Iranian Journal of Information Processing & Management (Dec 2018)
The Analysis of the Distribution and Focus of Keywords in Theses and Dissertations and Compliance with Descriptors, Title, and Abstract
Abstract
Index terms provided by authors and professional indexers are used in traditional information retrieval schemes. However, abstracts ideally contain the core message of a document. This can potentially give us the opportunities to use the abstracts to automatically extract index terms. This work is an effort to increase the accuracy of keyword extraction mechanism by adding a temporal weighting to candidate. In addition, this work can be used to research trend analysis and shows where the ongoing research is headed in Iranian Theses and Dissertations (TDs). To achieve the aforementioned objectives, we studied on more than 500 samples in different engineering research area from 50 different universities 1) the correlation between the authors and professional indexers keywords. We observed only 8% similarity between these two indices. 2) We studied the correlation between the index terms and words in abstract and title.
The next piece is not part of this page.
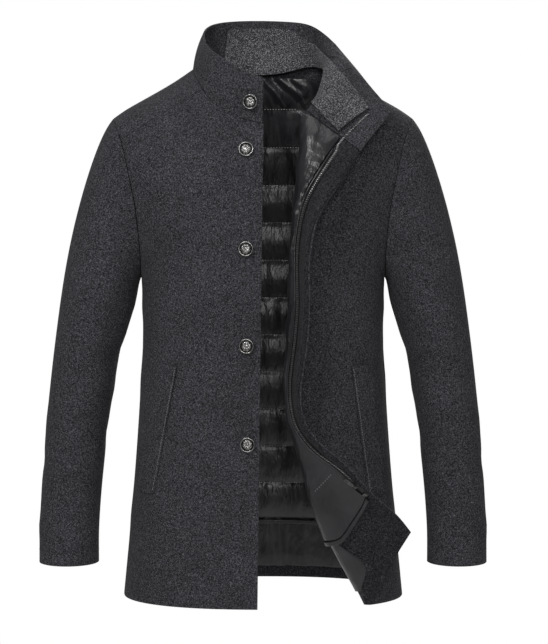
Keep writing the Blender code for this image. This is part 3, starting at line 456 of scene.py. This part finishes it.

We found that 40% of author keywords are extracted from first 20% of the abstract (This figure changes to 45% for professional indexer) and 24% from the second 20% (19% from the next 20%) This finding can be further used to narrow down the input dimensions for the various machine learning schemes for automatic keyword extraction. 3) Using some classification schemes it can be perceived that the most of the ongoing research in Iran is headed toward neural network and optimization.